Were the budget estimates for corporation and income taxes in 2016-17 a good coincidence or were they supposed to have been be qualified with a note?

Budget miscalculations? Credit: Reuters

Budget miscalculations? Credit: Reuters

New Delhi: For the first time in at least ten years, the budget estimates (BE) of India’s corporate tax and income tax revenue receipts have exactly matched their corresponding revised estimates (RE) – give or take a couple of decimal points.

A key part of every Union Budget is the receipt budget, a quick summary of how much tax and non-tax revenue the government was able to collect over the last year. It also includes capital receipts.

While tax revenue is further broken down into ten different categories, the two biggest sources of this revenue are ‘corporation taxes’ and ‘taxes on income’. The receipt budget for 2017-18 breaks down the 2016-17’s budget estimates and revised estimates for all tax revenue receipts.

For 2016-17, the budget estimate (BE) for corporate tax revenue was Rs 4,93,923.55 crore. The revised estimate (RE) is Rs 4,93923.50. That’s a difference of less than one crore rupees. Corporation tax revenue is broken down into four categories – collections, surcharge, education cess and miscellaneous receipts.

For 2016-17, the BE for taxes on income – which includes collections and surcharges as well as a whole host of other taxes including the security transaction tax – was Rs 3,53,173.68 crore. The RE for the same category in the same year is Rs 3,53,173.70. Again, a difference of less than one crore rupees.

Financial Year Corporate Tax Receipts (Rs crore) Income Tax Receipts (Rs crore)
(Budget Estimate) (Revised Estimate) (Budget Estimate) (Revised Estimate)
2016-17 493923.55 493923.50 353173.68 353173.70
2015-16 470628.00 452969.68 327367.00 299051.24
2014-15 451005.00 426079.00 284266.00 278599.00
2013-14 419520.00 393677.00 247369.00 241691.00
2012-13 373227.00 358874.00 195786.00 206095.00
2011-12 359990.00 327680.00 172026.00 171879.00
2010-11 301331.00 296377.00 128066.00 149066.00
2009-10 256725.00 255076.00 112850.00 131421.00
2008-09 226361.00 222000.00 138314.00 122600.00
2007-08 168401.00 186125.00 98774.00 118320.00

A quick look at the differences between BE and RE over the last two years, for these two revenue receipt categories, shows that usually the BE is off by anywhere between Rs 5,000 crore (in a handful of cases) to Rs 20,000-30,000 crore.

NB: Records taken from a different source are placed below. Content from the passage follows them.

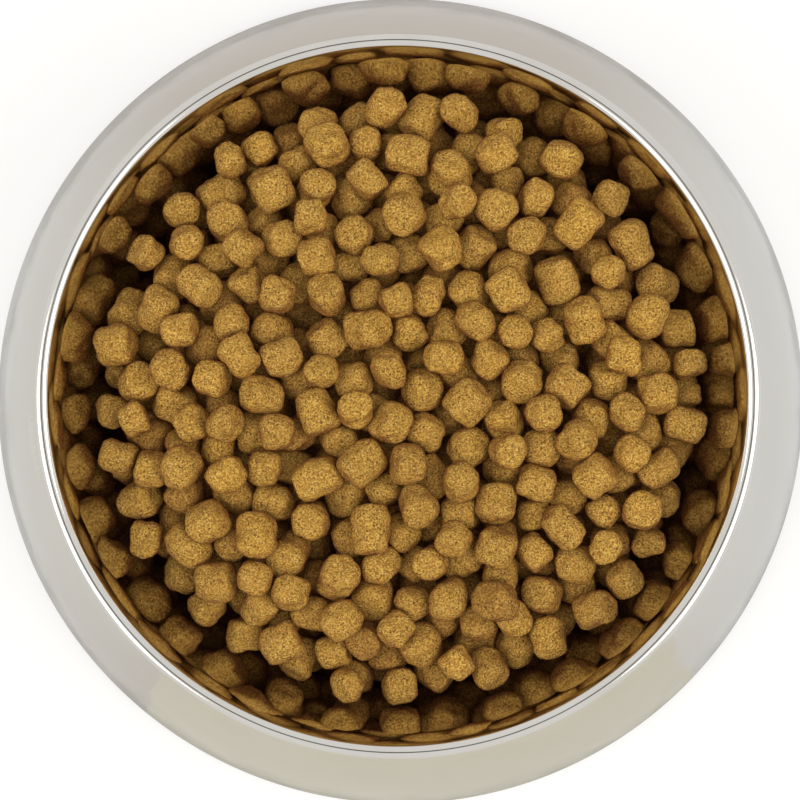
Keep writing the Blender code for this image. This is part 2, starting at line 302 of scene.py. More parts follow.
def steel_material():
    made, tree, shader = material("polished_steel", Metallic=1.0, Specular_Tint=STEEL_GLANCE)
    x, y, z = place_parts(tree)
    flat = node(tree, "ShaderNodeCombineXYZ", X=x, Y=y).outputs[0]
    radius = node(tree, "ShaderNodeVectorMath", {"operation": "LENGTH"}, Vector=flat).outputs["Value"]
    angle = maths(tree, "ARCTAN2", y, x)
    outside = ramp(tree, radius, *PAN_ENDS)
    lines = turned_lines(tree, angle, radius, z)
    worn = grain(tree, 0.06, 1.3)
    flecks = scuff_flecks(tree, angle, radius, worn["Fine"])
    tree.links.new(steel_roughness(tree, worn, outside, lines), shader.inputs["Roughness"])
    tree.links.new(steel_colour(tree, worn, outside, z, flecks), shader.inputs["Base Color"])
    wave = node(tree, "ShaderNodeBump", Strength=0.10, Distance=0.00004, Height=worn["Coarse"])
    scored = node(
        tree, "ShaderNodeBump",
        Strength=0.12, Distance=0.000012, Height=lines, Normal=wave.outputs[0],
    )
    tree.links.new(scored.outputs[0], shader.inputs["Normal"])
    return made


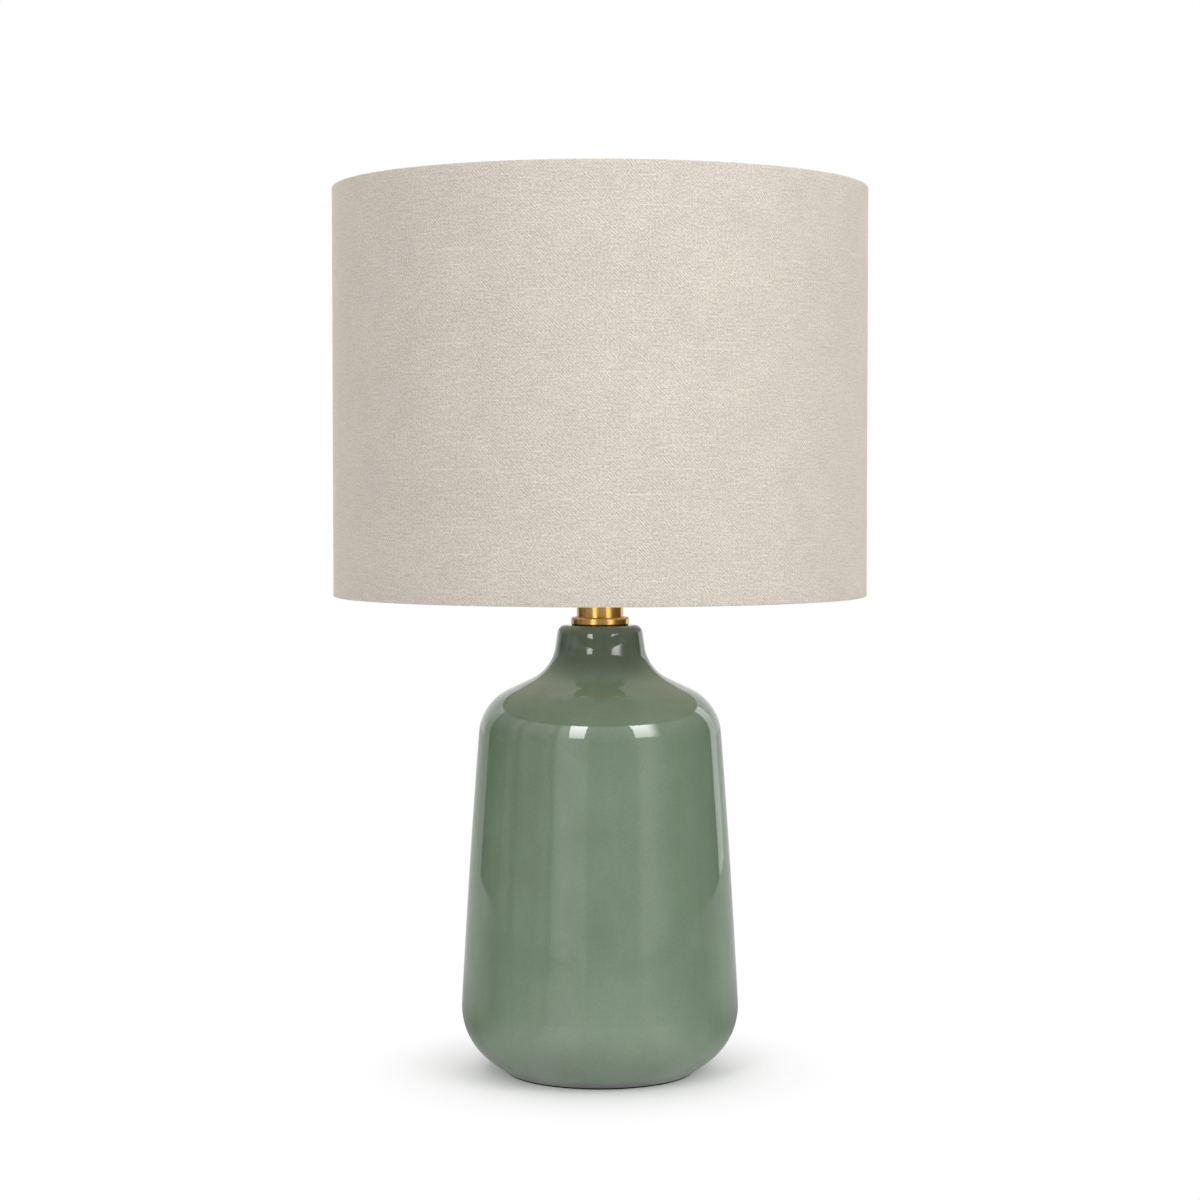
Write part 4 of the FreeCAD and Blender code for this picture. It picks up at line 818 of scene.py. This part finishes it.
def fading(tree, level, soft_side, low_share):
    """A level that fades over a share of the width from the right, and to a share of it towards the foot."""
    spot = add(tree, "SeparateXYZ", {"Vector": add(tree, "TexCoord", {})["Generated"]})
    across = add(tree, "MapRange", {"Value": spot["X"], "From Min": 1.0, "From Max": 1.0 - soft_side,
                                    "To Min": 1.0, "To Max": level},
                 interpolation_type="SMOOTHSTEP")["Result"]
    rise = add(tree, "MapRange", {"Value": spot["Y"], "From Max": 0.6, "To Min": low_share})["Result"]
    return add(tree, "Math", {0: across, 1: rise}, operation="MULTIPLY")["Value"]


def window(name, azimuths, luminance, level, soft_side):
    """A window: a soft lamp high up, and a pane for reflections that reaches further down."""
    high_part = place_in_view(azimuths, LAMP_ELEVATIONS, LAMP_DISTANCE)
    hide_from(lamp(name + "_lamp", *high_part, luminance), "camera", "glossy")
    place, width, height = place_in_view(azimuths, PANE_ELEVATIONS, PANE_DISTANCE)
    bpy.ops.mesh.primitive_plane_add(size=1, location=place,
                                     rotation=(WAIST - place).to_track_quat("-Z", "Y").to_euler())
    pane = bpy.context.object
    pane.name = name + "_pane"
    pane.scale = (width, height, 1)
    mirrored_only(pane, glowing(name + "_glow", lambda tree: fading(tree, level, soft_side, low_share=0.5)))


def neck_light(name, left, right, luminance, soft_side):
    """A small lamp with a narrow spread, inside the drum's foot, for the neck and the brass to mirror."""
    place = Vector((*(left + right) / 2, (LIGHT_FOOT + LIGHT_TOP) / 2))
    holder = lamp(name, place, (right - left).length, LIGHT_TOP - LIGHT_FOOT, luminance, NECK)
    holder.data.spread = math.radians(SPREAD)
    holder.data.use_nodes = True
    tree = holder.data.node_tree
    spot = add(tree, "SeparateXYZ", {"Vector": add(tree, "NewGeometry", {})["Parametric"]})
    across = add(tree, "MapRange", {"Value": spot["X"], "From Min": 1.0, "From Max": 1.0 - soft_side},
                 interpolation_type="SMOOTHSTEP")["Result"]
    feed(tree, tree.nodes["Emission"], {"Strength": across})
    hide_from(holder, "camera", "diffuse", "transmission", "volume_scatter")


window("left_window", azimuths=(-31, -12.5), luminance=5.2, level=17.0, soft_side=0.05)
window("right_window", azimuths=(31, 64), luminance=3.6, level=15.5, soft_side=0.55)
neck_light("left_neck_light", left=Vector((-0.081, -0.131)), right=Vector((-0.046, -0.1475)),
           luminance=0.9, soft_side=0.05)
neck_light("right_neck_light", left=Vector((0.071, -0.134)), right=Vector((0.131, -0.076)),
           luminance=0.8, soft_side=0.6)
overhead = lamp("ceiling_lamp", Vector((0, 0, 2.1)), width=2.4, height=2.4, luminance=1.2)
behind = lamp("back_lamp", Vector((0, 1.8, 1.1)), width=2.0, height=1.2, luminance=0.8)
for holder in (overhead, behind):
    hide_from(holder, "camera", "glossy")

“This is certainly unusual. I don’t think I’ve seen this before, where both corporate tax and income tax almost exactly match up,” said a senior economist, who has helped formulate previous Budgets.

What explains these extremely accurate budget estimates for 2016-17? Multiple economists The Wire spoke to pointed out that there were a handful explanations. The simplest reasons include it being an error or a coincidence – and that the “actuals for 2016-17” that will come out next year will  be different.

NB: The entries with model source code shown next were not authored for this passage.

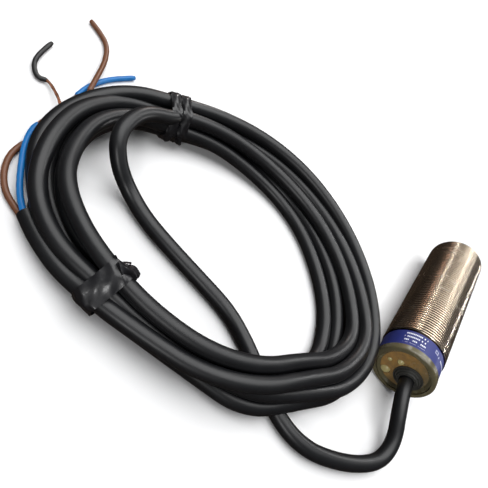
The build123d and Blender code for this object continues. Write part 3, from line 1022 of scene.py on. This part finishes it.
FILM_ENDS: dict[Wrapping, tuple[FilmEnd, ...]] = {
    Wrapping.TWIN: (
        FilmEnd(
            ((-4.6, -1.5, 7.0), (-6.2, -1.6, 6.0), (-6.5, -1.9, 4.4), (-5.9, -2.2, 3.0)),
            half_width=(1.25, 1.0),
            flatness=0.6,
            turns=0.2,
        ),
        FilmEnd(
            ((-4.6, 1.4, 6.6), (-6.1, 1.5, 5.4), (-6.3, 1.7, 3.8), (-5.7, 1.9, 2.6)),
            half_width=(1.2, 0.95),
            flatness=0.6,
            turns=-0.2,
        ),
    ),
    Wrapping.WIDE: (
        FilmEnd(
            ((-0.8, -0.4, 11.0), (-2.3, -0.9, 11.0), (-3.5, -1.7, 10.4), (-4.4, -2.6, 9.4)),
            half_width=(1.9, 1.4),
            flatness=0.7,
            turns=0.5,
        ),
        FilmEnd(
            ((-1.8, 1.2, 10.4), (-3.2, 1.2, 9.6), (-4.3, 0.6, 8.4), (-4.9, -0.2, 7.0)),
            half_width=(1.8, 1.3),
            flatness=0.55,
            turns=-0.4,
        ),
    ),
}


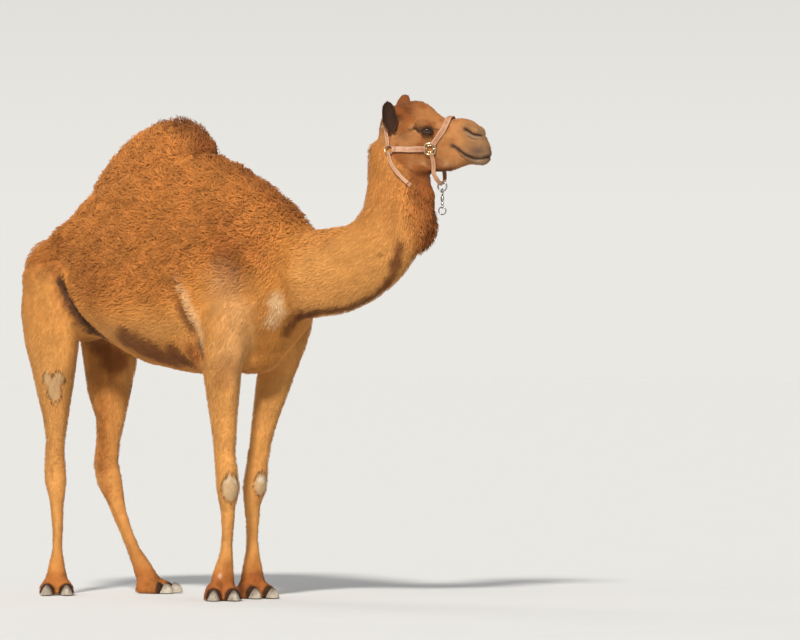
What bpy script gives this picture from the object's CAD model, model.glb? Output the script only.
"""A standing dromedary in a leather halter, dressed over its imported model.

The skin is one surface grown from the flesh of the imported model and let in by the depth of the
coat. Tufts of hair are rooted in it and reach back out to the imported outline.

Shapes are worked out in the animal's own coordinates, in metres: x forward along the body from
under the hump, y to its left from the middle plane, z up from the floor. The head has a frame
of its own, turned to the left: along, left and up. Finished pieces are moved into the frame of
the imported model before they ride.
"""

import logging
import math
from collections.abc import Callable
from dataclasses import dataclass, field, fields
from enum import Enum, IntEnum

import bmesh
import bpy
import numpy as np
from mathutils import Matrix, Vector
from mathutils.bvhtree import BVHTree
from mathutils.kdtree import KDTree


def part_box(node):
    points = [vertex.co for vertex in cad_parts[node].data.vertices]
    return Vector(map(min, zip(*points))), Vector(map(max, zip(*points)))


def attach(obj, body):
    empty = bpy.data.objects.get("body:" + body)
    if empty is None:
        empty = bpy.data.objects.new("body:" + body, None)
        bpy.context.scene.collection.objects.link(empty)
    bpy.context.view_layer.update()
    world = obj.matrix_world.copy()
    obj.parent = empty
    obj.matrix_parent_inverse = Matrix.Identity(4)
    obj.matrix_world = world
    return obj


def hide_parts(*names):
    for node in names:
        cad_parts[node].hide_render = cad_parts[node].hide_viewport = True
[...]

Another explanation is that because the Budget was moved up (and its date was in doubt due to other issues such as the Election Commission’s verdict), the revised estimates might not be as accurate as it was for other years.

“There could be some factors, such as not knowing how much revenue the second income disclosure scheme will come in and so on. Moving up the Budget date might not have helped. However, in this cases they should really have put an asterix on these numbers and qualified it through a note at the end of the document, saying that the calculations came out like this because there is some uncertainty,” a former chief economic adviser told The Wire.

Yet another explanation is that the numbers are just downright wrong or have been massaged. The head of a finance policy think-tank told The Wire that some numbers should be ideally taken with a “pinch of salt”.

“A 1 crore difference? Are you kidding me? After the budget came out I called up and spoke with finance ministry officials and they said that they are sticking by these numbers. Some of these numbers, in most Budgets, you can’t take just at face-value and this is largely known,” the think-tank head’s said.